As we work to reclaim the Pacifica network, activists should also be laying the groundwork for increasing KPFA and Pacifica's diversity of support. Undertakings such as joint KPFA and community benefits in a wide spectrum of venues, from hip-hop clubs in downtown Oakland to college campuses in Fresno; webcasts of programming that can't be squeezed into the 24 hours available on FM radio; and strengthening the apprenticeship program so that more of its graduates become full-time employees will help engage the loyalties of people who can play the role of listener-sponsors for the next 50 years.

Because if one thing is clear, it's that the difficult economic challenge of doing without CPB funding is on the horizon. As the former head of Radio Marti, a U.S. Information Agency propaganda project that broadcasts anti-Communist Miami Cubans' views into Cuba, CPB President Coonrod is unlikely to support maintenance and development of Pacifica's traditionally oppositional reporting. And the drive to corporatize and privatize public radio is well established within the CPB. Any new Pacifica leadership will need to cut those ties as expeditiously as possible.
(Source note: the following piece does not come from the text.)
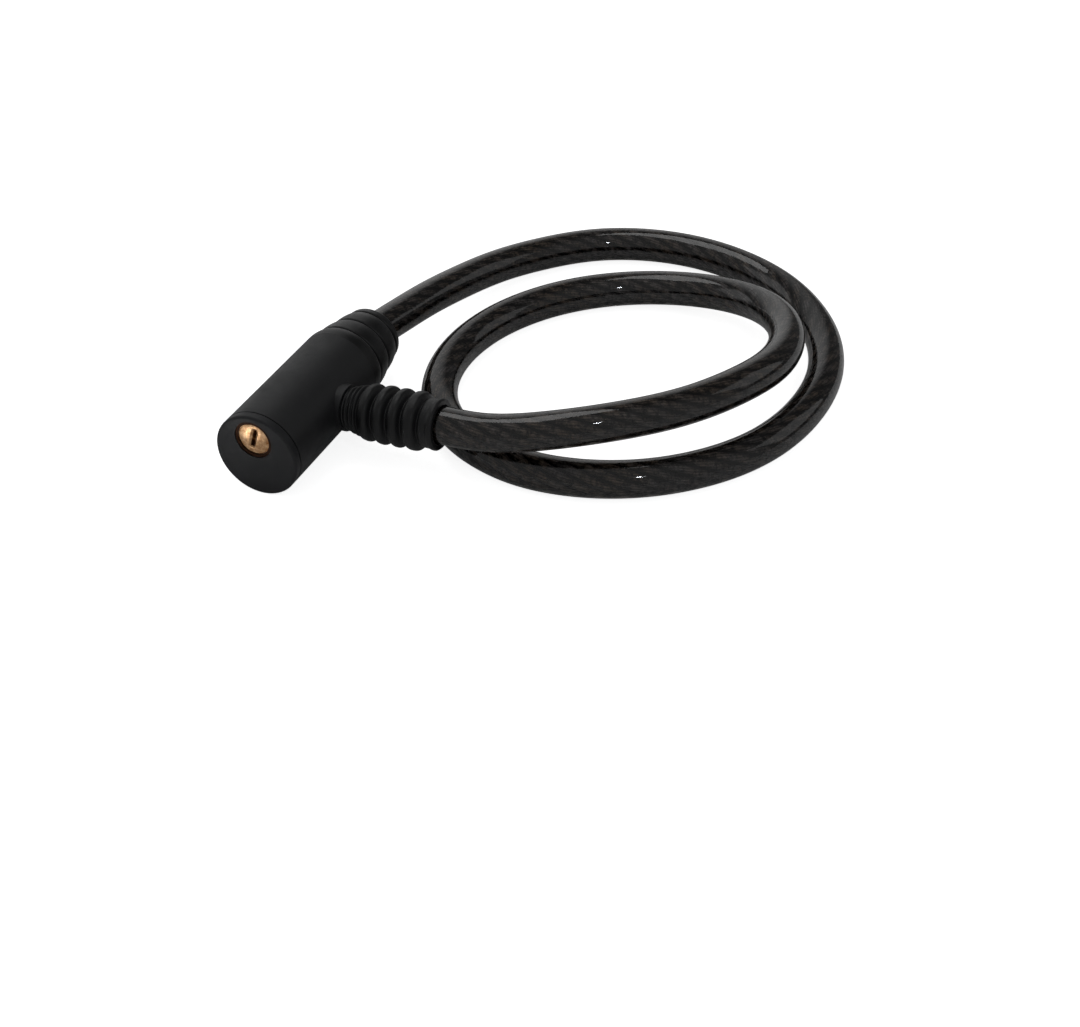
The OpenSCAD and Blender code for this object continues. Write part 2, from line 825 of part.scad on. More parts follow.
module plug_seal() {
    color([0.15, 0.15, 0.16])
        in_lock()
            along_plug(seal_s)
                rotate_extrude()
                    translate([pin_r + seat_gap, 0])
                        square([flange_d / 2 - pin_r - seat_gap, seal_t]);
}

// Outline of one rib: a slow rise, then a quick fall
function rib_outline(s, pitch, crest_r) = [
    for (k = [0:rib_steps - 1])
        [
            crest_r - rib_depth * (1 - sin(180 * pow(k / rib_steps, rib_skew))),
            s + pitch * k / rib_steps
        ]
];

module plug_boot() {
    slim_pitch = ribs_s - slim_rib_s;
    step = rib_count > 1 ? (rib_front_d - rib_back_d) / 2 / (rib_count - 1) : 0;
    edge = 0.4;
    color([0.07, 0.07, 0.08])
        in_lock()
            along_plug(0)
                rotate_extrude()
                    polygon(concat(
                        [[cable_hole_r, boot_s], [neck_d / 2, boot_s], [neck_d / 2, slim_rib_s - edge]],
                        rib_outline(slim_rib_s, slim_pitch, slim_rib_d / 2),
                        [
                            for (i = [0:rib_count - 1])
                                each rib_outline(
                                    ribs_s + i * rib_pitch, rib_pitch, rib_front_d / 2 - i * step
                                )
                        ],
                        [
                            [collar_d / 2 - edge, collar_s], [collar_d / 2, collar_s + edge],
                            [collar_d / 2, boot_end_s - edge], [collar_d / 2 - edge, boot_end_s],
                            [cable_hole_r, boot_end_s]
                        ]
                    ));
}

end_cap();
outer_sleeve();
lock_housing();
tail_boot();
cylinder_shell();
shell_pin();
latch_cover();
latch_spring();
tail_ferrule();
ferrule_pin();
cable_jacket();
wire_rope();
latch_bolt();
key_core();
tail_cam();
cam_screw();
wafer_springs();
wafer(1);  // wafer_1
wafer(2);  // wafer_2
wafer(3);  // wafer_3
wafer(4);  // wafer_4
wafer(5);  // wafer_5
plug_pin();
plug_seal();
plug_boot();
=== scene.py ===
import math

import bpy
import numpy as np
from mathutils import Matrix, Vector


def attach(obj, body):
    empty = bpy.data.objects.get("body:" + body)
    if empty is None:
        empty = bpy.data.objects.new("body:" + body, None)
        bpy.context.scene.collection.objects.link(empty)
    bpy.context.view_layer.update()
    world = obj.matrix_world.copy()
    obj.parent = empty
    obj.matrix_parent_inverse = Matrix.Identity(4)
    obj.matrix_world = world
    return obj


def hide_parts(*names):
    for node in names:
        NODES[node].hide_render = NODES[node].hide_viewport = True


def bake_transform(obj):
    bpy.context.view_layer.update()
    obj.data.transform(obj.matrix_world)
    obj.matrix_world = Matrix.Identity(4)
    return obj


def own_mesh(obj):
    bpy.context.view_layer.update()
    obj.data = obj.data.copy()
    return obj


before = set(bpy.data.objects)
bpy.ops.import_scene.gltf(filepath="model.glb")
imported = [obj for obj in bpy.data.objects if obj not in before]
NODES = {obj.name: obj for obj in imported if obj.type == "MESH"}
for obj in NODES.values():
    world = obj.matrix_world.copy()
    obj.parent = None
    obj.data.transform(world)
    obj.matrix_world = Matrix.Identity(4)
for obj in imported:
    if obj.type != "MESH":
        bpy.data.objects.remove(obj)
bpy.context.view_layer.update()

# ---- Places and sizes, in metres ----
# The middle of the barrel on the floor. Places about the lock head's own axes are measured from it
HEAD_CENTRE = np.array([0.0167218, 0.0055, 0.0])

# The barrel, which lies along Y, and its core, which sits above its axis
BARREL_R = 0.014
FACE_Y = -0.033
TAIL_Y = 0.0186
TAIL_END_Y = 0.044
CORE_UP = 0.0058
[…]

To do otherwise leaves a very wide door very wide open for future meddling in Pacifica's decision-making processes.

In an email he conveniently sent to Media Alliance which led to the big blow out this summer, Palmer said, "I was under the impression there was support in the proper quarters, and a definite majority, for shutting down that unit [KPFA] and reprogramming immediately." The open question in the conflict between Pacifica national management and free-speech programmers is just which 'quarters' inside and outside of government are lending Palmer and his ilk their support.

Ben Clarke is director of editing and design at Media Alliance. He has been listening to WBAI and KPFA since 1973.